Groupon’s Breadcrumb POS
OK, let’s first briefly go over Groupon’s mobile payment service’s latest upgrades. The first thing the daily deal provider tells us — and that clearly tells you what their strategy is — is that the processing rate is “only 1.8 percent plus $0.15 per transaction (MasterCard, Visa and Discover) with no hidden costs or monthly fees”. Note that this rate applies to both swiped and key-entered payments. By comparison, when Groupon’s Square clone was first launched, there was a higher rate of 2.3 percent plus $0.15 for keyed-in payments. By contrast, both Square and PayPal continue to charge a higher rate for non-swiped transactions, in fact a much higher one — 3.5 percent plus $0.15 in each case. It is true that Groupon’s American Express payments are processed at a special, and much higher, rate, but even so the daily deal provider’s overall pricing structure is much more appealing to merchants than those of the major competitors.
Then there are other features listed under headings like “Fast and Easy Set Up”, “Powerful Features” and “Business Insights”, which will, rightly, be duly ignored. Finally, there is a feeble attempt at actually making some money out of the whole thing, which comes by the name of “Breadcrumb PRO” and the company helpfully illustrates precisely how it is better than the free version here. The funny thing, and I mean it in the worst possible way, is that, even as Breadcrumb’s processing rates are much lower than the competition’s, the paid version comes with incredibly high monthly fees — the cheapest one is $99. Oh, and in case you were wondering, you would still need to pay for the hardware; for the more curious among you, you can find the prices here.

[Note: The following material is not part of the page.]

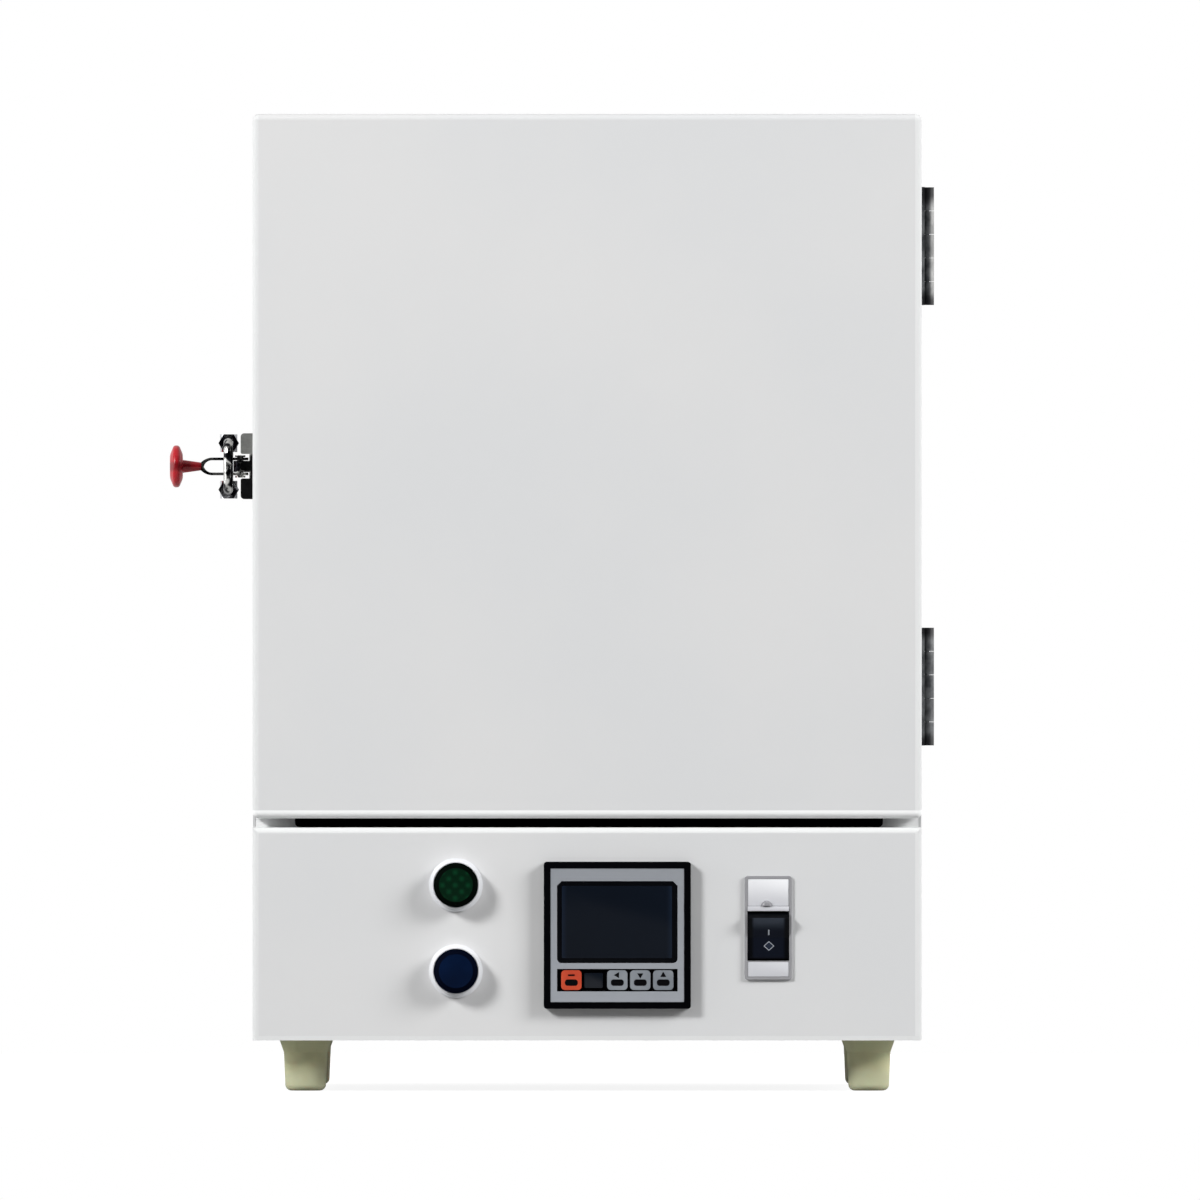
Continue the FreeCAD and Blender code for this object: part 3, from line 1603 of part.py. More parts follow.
node("controller_housing", controller_housing())
node("controller_face", controller_face())
node("controller_screen", controller_screen())
for label, step in (("set", -2), ("shift", 0), ("down", 1), ("up", 2)):
    node(f"key_{label}", controller_key(step))

# Power switch: a plate with a lamp, a rocker that tilts and the body behind
rocker_y = front_y + size("rocker_pivot_depth")


def switch_plate():
    body = new_body("SwitchPlate")
    front = front_y - size("switch_plate_thickness")
    half = size("switch_plate_width") / 2
    tall = size("switch_plate_height") / 2
    centre_z = size("switch_plate_z")
    sketch = sketch_on(body, "XZ_Plane", front)
    draw_rectangle(sketch, switch_x - half, switch_x + half, centre_z - tall, centre_z + tall)
    pad(body, sketch, size("switch_plate_thickness"))
    round_edges(body, size("switch_corner"), lambda p, d: is_along(d, AXIS_Y))
    round_edges(body, size("switch_edge"), lambda p, d: near(p.y, front))
    sketch = sketch_on(body, "XZ_Plane", front)
    wide = cavity_half_width
    high = cavity_half_height
    draw_rectangle(sketch, switch_x - wide, switch_x + wide, rocker_z - high, rocker_z + high)
    draw_circle(sketch, size("lamp_x"), lamp_stem_z, size("lamp_stem_radius"))
    pocket(body, sketch, size("switch_plate_thickness"))
    sketch = sketch_on(body, "XZ_Plane", front)
    rim = size("switch_rim")
    left, right = switch_x - half + rim, switch_x + half - rim
    draw_rectangle(sketch, left, right, size("lamp_z") - fit, centre_z + tall - rim)
    low_label = rocker_z - high - size("label_margin")
    draw_rectangle(sketch, left, right, centre_z - tall + rim, low_label)
    pocket(body, sketch, size("label_recess"))
    return body


def switch_body():
    depth = size("switch_body_depth")
    x = (switch_x - body_half_width, switch_x + body_half_width)
    z = (rocker_z - body_half_height, rocker_z + body_half_height)
    hollow_x = (switch_x - cavity_half_width, switch_x + cavity_half_width)
    hollow_z = (rocker_z - cavity_half_height, rocker_z + cavity_half_height)
    hollow_y = (front_y - wall, front_y + size("switch_cavity"))
    return cut(block(x, (front_y, front_y + depth), z), block(hollow_x, hollow_y, hollow_z))


def power_rocker():
    """Two facets that meet in a shallow valley; the ends are arcs about the pivot."""
    body = new_body("RockerProfile")
    half = size("rocker_width") / 2
    radius = size("rocker_radius")
    reach = size("rocker_centre_reach")
    angle = size("rocker_facet_angle")
    rise = radius * sine(angle) / cosine(angle)
    back = size("rocker_back")
    sketch = sketch_on(body, "YZ_Plane", -half)
    points = [
        (-reach, 0),
        (-reach - rise, radius),
        (back, radius),
        (back, -radius),
        (-reach - rise, -radius),
    ]
    draw_polygon(sketch, points)
    pad(body, sketch, size("rocker_width"))
    round_edges(body, size("rocker_corner"), lambda p, d: is_along(d, AXIS_Y) and near(p.z, -radius))
    drum = rod("x", (-half, 0, 0), size("rocker_width"), radius)
    rocker = common(body, drum)
    rocker.Placement = Placement(Vector(), Rotation(Vector(1, 0, 0), -1))
    bind(rocker, Placement_Rotation_Angle=size("rocker_tilt"))
    place(rocker, switch_x, rocker_y, rocker_z)
    return rocker


def pilot_lamp():
    """A low dome with its lower half cut away, on a stem through the plate."""
    rise = size("lamp_rise")
    radius = size("lamp_radius")
    x, z = size("lamp_x"), size("lamp_z")
    seat_y = front_y - size("switch_plate_thickness") + size("label_recess")
    profile = [(-rise, 0), (-rise, radius - rise), (0, radius), (0, 0)]
    dome = turned("Lamp", profile, "H_Axis", "YZ_Plane", arcs={1: 0})
    place(dome, x, seat_y, z)
    upper = block((x - radius, x + radius), (seat_y - rise, seat_y), (z, z + radius))
    stem = rod("y", (x, seat_y, lamp_stem_z), size("lamp_length"), size("lamp_stem_radius"))
    return fuse(common(dome, upper), stem)


node("switch_plate", switch_plate())
node("switch_body", switch_body())
node("power_rocker", power_rocker())
node("pilot_lamp", pilot_lamp())


# Cable gland in the back panel, with its bore left open
def cable_gland():
    hexagon = doc.addObject("Part::Prism", "Hexagon")
    hexagon.Polygon = 6
    hexagon.Placement = Placement(Vector(), TURNS["y"])
    thickness = size("gland_hex_thickness")
    bind(hexagon, Circumradius=size("gland_hex_width") / math.sqrt(3), Height=thickness)
    place(hexagon, gland_x, rear_y, gland_z)
    dome_radius = size("gland_dome_radius")
    dome_start = rear_y + thickness
    straight = (size("rear_reach") - thickness) / 2
    sleeve = rod("y", (gland_x, dome_start, gland_z), straight, dome_radius)
    tip_start = (gland_x, dome_start + straight, gland_z)
    tip = cone("y", tip_start, straight, dome_radius, size("gland_tip_radius"))
    thread_y = rear_y - size("flange_height")
    thread = rod("y", (gland_x, thread_y, gland_z), size("flange_height"), size("gland_thread_radius"))
    nut = doc.addObject("Part::Prism", "LockNut")
    nut.Polygon = 6
    nut.Placement = Placement(Vector(), TURNS["y"])
    bind(nut, Circumradius=size("gland_hex_width") / math.sqrt(3), Height=thickness)
    place(nut, gland_x, rear_y - wall - thickness, gland_z)
    through = size("rear_reach") + size("flange_height")
    bore = rod("y", (gland_x, thread_y, gland_z), through, size("gland_bore_radius"))
    return cut(fuse(hexagon, sleeve, tip, thread, nut), bore)


node("cable_gland", cable_gland())


# Electrics on the base pan: the relay on its finned sink and the terminal strip
def solid_state_relay():
    half = size("relay_width") / 2
    x, y = size("relay_x"), size("relay_y")
    deep = size("relay_depth")
    base = floor_z + wall
    sink_height = size("relay_height")
    pieces = [block((x - half, x + half), (y, y + deep), (base, base + sink_height / 4))]
    fins = 6
    pitch = (size("relay_width") - wall) / (fins - 1)
    for i in range(fins):
        left = x - half + pitch * i
        pieces.append(block((left, left + wall), (y, y + deep), (base, base + sink_height)))
    top = base + sink_height
    pieces.append(block((x - half, x + half), (y, y + deep), (top, top + sink_height)))
    return fuse(*pieces)


def terminal_block():
    half = size("terminal_width") / 2
    x, y = size("terminal_x"), size("terminal_y")
    deep = size("terminal_depth")
    tall = size("terminal_height")
    base = floor_z + wall
    strip = block((x - half, x + half), (y, y + deep), (base, base + tall))
    ways = int(SIZES["terminal_ways"])
    pitch = size("terminal_width") / ways
    slots = []
    for i in range(1, ways):
        at = x - half + pitch * i
        slots.append(block((at - wall / 2, at + wall / 2), (y, y + deep), (base + tall / 2, base + tall)))
    return cut(strip, *slots)


node("solid_state_relay", solid_state_relay())
node("terminal_block", terminal_block())

# Screws of the cabinet and of the door
RIGHT = Vector(1, 0, 0)
LEFT = Vector(-1, 0, 0)
BACK = Vector(0, 1, 0)
leaf_face = half_width + size("hinge_leaf")
case_screws = [((leaf_face, y, z), RIGHT, True) for y, z in frame_leaf_screws]
case_screws += [((-half_width - size("latch_plate"), y, z), LEFT, True) for y, z in latch_screws]
case_screws += [((x, rear_y, z), BACK, False) for x, z in rear_screws]
node("case_screws", screws(case_screws))
door_screws = [((leaf_face, y, z), RIGHT, True) for y, z in door_leaf_screws]
door_screws += [((-half_width - size("keeper_plate"), y, z), LEFT, False) for y, z in keeper_screws]
door_screws += [((x, plate_back_y, z), BACK, False) for x, z in inner_screws]
node("door_screws", screws(door_screws))

# Every object has to be sound before anything is written
doc.recompute()
for thing in doc.Objects:
    if {"Invalid", "Error"} & set(thing.State):
        raise RuntimeError(f"{thing.Name} ({thing.Label}) failed")
for thing in nodes:
    if thing.Shape.isNull() or not thing.Shape.isValid() or not thing.Shape.Solids:
        raise RuntimeError(f"{thing.Label} has no sound solid")
    thing.Shape.exportStep(f"parts/{thing.Label}.step")
print(f"{len(nodes)} nodes written")
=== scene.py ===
# %% [markdown]
# # A laboratory muffle furnace
# The part comes in as a frame of CAD nodes that already have the right shape and place. This
# lesson dresses it: it sets the stage and the lamps, mixes a finish for every surface, and models
# the small pieces whose form the eye looks for. Everything is in metres, +Z is up and the front
# of the furnace looks along -Y.

import json
import math

import bmesh
import bpy
from mathutils import Matrix, Vector


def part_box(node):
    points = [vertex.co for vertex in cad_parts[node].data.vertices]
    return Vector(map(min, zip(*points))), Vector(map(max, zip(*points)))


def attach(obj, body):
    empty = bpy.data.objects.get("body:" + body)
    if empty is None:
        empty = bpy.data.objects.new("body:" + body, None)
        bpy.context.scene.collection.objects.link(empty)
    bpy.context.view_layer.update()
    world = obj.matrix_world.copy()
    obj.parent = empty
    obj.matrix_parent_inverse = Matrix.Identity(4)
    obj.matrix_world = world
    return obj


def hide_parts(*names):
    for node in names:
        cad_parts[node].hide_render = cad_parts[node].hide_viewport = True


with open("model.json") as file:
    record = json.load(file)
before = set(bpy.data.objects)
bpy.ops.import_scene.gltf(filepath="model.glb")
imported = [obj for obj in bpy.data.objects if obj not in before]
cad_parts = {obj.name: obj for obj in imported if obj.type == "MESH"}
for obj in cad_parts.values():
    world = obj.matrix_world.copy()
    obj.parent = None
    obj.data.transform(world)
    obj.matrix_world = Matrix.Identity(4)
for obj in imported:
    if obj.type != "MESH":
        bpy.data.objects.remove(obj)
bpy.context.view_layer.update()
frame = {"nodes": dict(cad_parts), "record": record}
nodes = frame["nodes"]

# %% [markdown]
# ## Camera
# The picture shows the front squarely, with no side and no top in sight. A camera close by would
# also show the feet of the back row, so this one stands far off with a very long lens, and they
# all but vanish behind the front ones. The numbers say how wide the view is at the door's face and
# which point it is centred on.

# %% Camera
VIEW_WIDTH = 0.7836
VIEW_CENTRE = Vector((0.0315, -0.2695, 0.3206))
VIEW_DISTANCE = 35.0
SENSOR_WIDTH = 36  # mm

scene = bpy.context.scene
camera = bpy.data.objects.new("Camera", bpy.data.cameras.new("Camera"))
scene.collection.objects.link(camera)
camera.location = VIEW_CENTRE - Vector((0, VIEW_DISTANCE, 0))
camera.rotation_euler = (math.radians(90), 0, 0)
camera.data.sensor_width = SENSOR_WIDTH
camera.data.lens = SENSOR_WIDTH * VIEW_DISTANCE / VIEW_WIDTH
camera.data.clip_start = 1
camera.data.clip_end = 400
scene.camera = camera
print("lens", round(camera.data.lens), "mm at", VIEW_DISTANCE, "m")

# %% [markdown]
# ## Shader maths in plain Python
# Every finish is built from nodes, and long chains of Math nodes are hard to read. A small class
# wraps a socket and overloads the operators, so an expression such as 1 - mask * 0.4 adds its own
# Math nodes. Numbers that don't vary are worked out in Python and never reach the node tree.

# %% Socket wrapper


class Value:
    """A socket that can be added, multiplied and raised like a number."""

    def __init__(self, finish, socket):
        self.finish = finish
        self.socket = socket

    def __add__(self, other):
        return self.finish.maths("ADD", self, other)

    def __sub__(self, other):
        return self.finish.maths("SUBTRACT", self, other)

    def __rsub__(self, other):
        return self.finish.maths("SUBTRACT", other, self)

    def __mul__(self, other):
        return self.finish.maths("MULTIPLY", self, other)

    def __pow__(self, other):
        return self.finish.maths("POWER", self, other)

    __radd__ = __add__
    __rmul__ = __mul__

    def step(self, low, high):
        """0 below low, 1 above high, and smooth in between."""
        settings = {"interpolation_type": "SMOOTHSTEP"}
        inputs = {"Value": self, "From Min": low, "From Max": high}
        return self.finish.node("ShaderNodeMapRange", settings, **inputs)


# %% [markdown]
# A finish is one material on the Principled shader. Its class has one method that adds any node:
# settings first, then the values or links of its sockets. The others are short names for what
# nearly every finish uses: noise in object coordinates, a blend of two colours, and a bump. Object
# coordinates are in metres, so a noise of scale 1000 has grains about a millimetre wide.

# %% Finish class


def linear(colour):
    """A screen colour, 0 to 255, as the linear values that a shader wants."""
    parts = [v / 255 for v in colour]
    return [p / 12.92 if p <= 0.04045 else ((p + 0.055) / 1.055) ** 2.4 for p in parts] + [1.0]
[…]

Once You Hit Bottom, Keep Digging
OK, there are so many things wrong with Groupon’s latest update of its mobile payments offering that I just can’t understand what the deal-making guys were thinking. Let’s start with the processing rates. So one of the biggest lessons from Square’s success is that merchants don’t mind paying more for payment processing, if they perceive the pricing structure to be favorable — whether that perception is correct or not. And for the smaller merchants Square does indeed offer lower fees than traditional processors do. Moreover, since introducing its flat-monthly-fee plan, Jack Dorsey’s company has become a very good choice for merchants processing more than $120,000 on an annual basis. How does Breadcrumb compare? Well, Groupon’ pricing model is better than Square’s for the very small merchants, but not for the larger ones. To make matters worse for the deal maker, most, if not all, of its paid “Pro” features are offered for free by both Square and PayPal (I’m sure that Groupon would vigorously, perhaps even eloquently, dispute my assertion, but the evidence is out there for everyone to see).

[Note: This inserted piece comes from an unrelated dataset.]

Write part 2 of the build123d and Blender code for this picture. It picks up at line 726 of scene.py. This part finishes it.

So Groupon’s best hope would be to convince the smallest of merchants to switch from Square to its free Breadcrumb version. But why exactly would Groupon’s latest attempt succeed where its initial one has evidently failed? How do I know that it has failed? Well, if it had worked, why would Groupon feel the need to lower their rates even further? Moreover, whereas I don’t have Groupon’s numbers, Square’s unrelenting growth — the company says it “is now processing over $15 billion in payments on an annualized basis” — clearly tells us that nothing its competitors have done so far has managed to slow it down. And, by the way, Groupon’s free version offers much less than Square does. But more importantly, even if Groupon’s strategy worked, against all odds, the deal makers would have succeeded in establishing themselves as the payment processor of choice for the least profitable end of the market, which the company would have won by compromising its profitability. Now, that would have been a Pyrrhic victory at its finest!
The Takeaway
When Groupon first launched its Square clone, I thought that its offering looked “quite compelling”. I expected that the deal maker had a good shot at succeeding in convincing its huge base of existing merchant clients to give its service a try — if nothing else, the pricing structure looked appealing and, as people keep telling me, it’s always easier to upsell existing customers than it is to gain new customers. Eight months on, it looks very much as if the daily deal guys are struggling in achieving the conversion on a sufficiently large scale. And Groupon’s response is to further undercut their own profit margin. I just can’t see why this new strategy would prove any more successful, but even if it did, Groupon would not be better off. Instead, the deal makers would end up stuck in a low-margin morass.